Task prompt -
What follows is a block of records; reproduce all of it verbatim.

Task inputs -
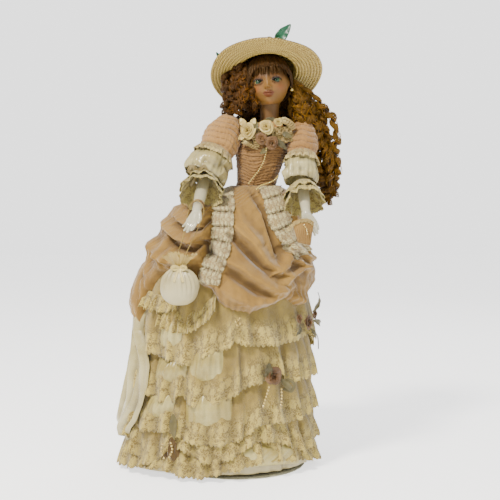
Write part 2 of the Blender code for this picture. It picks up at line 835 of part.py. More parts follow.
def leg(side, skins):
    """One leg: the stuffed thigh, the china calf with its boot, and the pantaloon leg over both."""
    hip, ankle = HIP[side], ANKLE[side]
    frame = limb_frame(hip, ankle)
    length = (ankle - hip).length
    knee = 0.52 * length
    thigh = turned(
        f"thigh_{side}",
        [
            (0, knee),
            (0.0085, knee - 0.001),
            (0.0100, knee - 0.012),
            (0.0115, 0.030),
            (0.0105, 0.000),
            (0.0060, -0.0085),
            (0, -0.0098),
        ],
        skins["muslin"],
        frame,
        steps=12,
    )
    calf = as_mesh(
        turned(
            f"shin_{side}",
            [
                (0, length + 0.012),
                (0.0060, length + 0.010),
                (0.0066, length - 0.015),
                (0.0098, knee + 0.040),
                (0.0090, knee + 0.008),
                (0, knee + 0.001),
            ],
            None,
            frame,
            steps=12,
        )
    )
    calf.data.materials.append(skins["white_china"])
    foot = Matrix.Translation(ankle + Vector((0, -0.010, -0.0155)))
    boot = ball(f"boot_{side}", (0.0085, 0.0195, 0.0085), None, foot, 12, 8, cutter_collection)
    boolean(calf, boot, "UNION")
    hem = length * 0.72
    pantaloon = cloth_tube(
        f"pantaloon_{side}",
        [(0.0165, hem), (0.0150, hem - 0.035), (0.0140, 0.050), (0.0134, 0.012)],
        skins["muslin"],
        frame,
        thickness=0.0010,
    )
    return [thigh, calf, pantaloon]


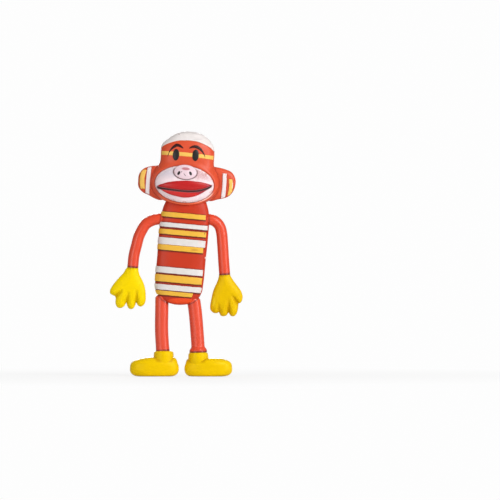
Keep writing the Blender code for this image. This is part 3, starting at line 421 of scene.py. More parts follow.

Task response -
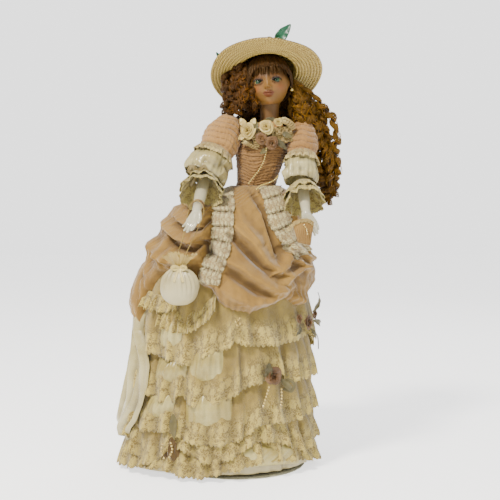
Write part 2 of the Blender code for this picture. It picks up at line 835 of part.py. More parts follow.
def leg(side, skins):
    """One leg: the stuffed thigh, the china calf with its boot, and the pantaloon leg over both."""
    hip, ankle = HIP[side], ANKLE[side]
    frame = limb_frame(hip, ankle)
    length = (ankle - hip).length
    knee = 0.52 * length
    thigh = turned(
        f"thigh_{side}",
        [
            (0, knee),
            (0.0085, knee - 0.001),
            (0.0100, knee - 0.012),
            (0.0115, 0.030),
            (0.0105, 0.000),
            (0.0060, -0.0085),
            (0, -0.0098),
        ],
        skins["muslin"],
        frame,
        steps=12,
    )
    calf = as_mesh(
        turned(
            f"shin_{side}",
            [
                (0, length + 0.012),
                (0.0060, length + 0.010),
                (0.0066, length - 0.015),
                (0.0098, knee + 0.040),
                (0.0090, knee + 0.008),
                (0, knee + 0.001),
            ],
            None,
            frame,
            steps=12,
        )
    )
    calf.data.materials.append(skins["white_china"])
    foot = Matrix.Translation(ankle + Vector((0, -0.010, -0.0155)))
    boot = ball(f"boot_{side}", (0.0085, 0.0195, 0.0085), None, foot, 12, 8, cutter_collection)
    boolean(calf, boot, "UNION")
    hem = length * 0.72
    pantaloon = cloth_tube(
        f"pantaloon_{side}",
        [(0.0165, hem), (0.0150, hem - 0.035), (0.0140, 0.050), (0.0134, 0.012)],
        skins["muslin"],
        frame,
        thickness=0.0010,
    )
    return [thigh, calf, pantaloon]


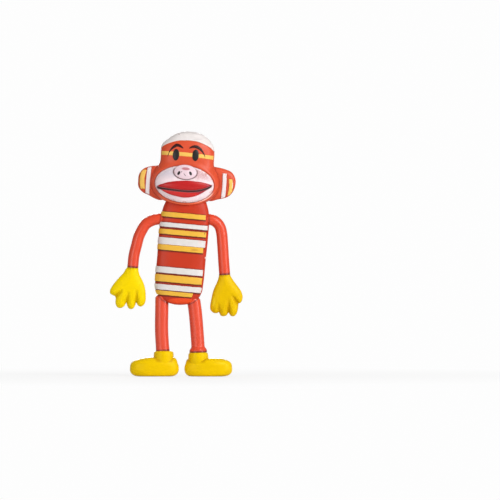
Keep writing the Blender code for this image. This is part 3, starting at line 421 of scene.py. More parts follow.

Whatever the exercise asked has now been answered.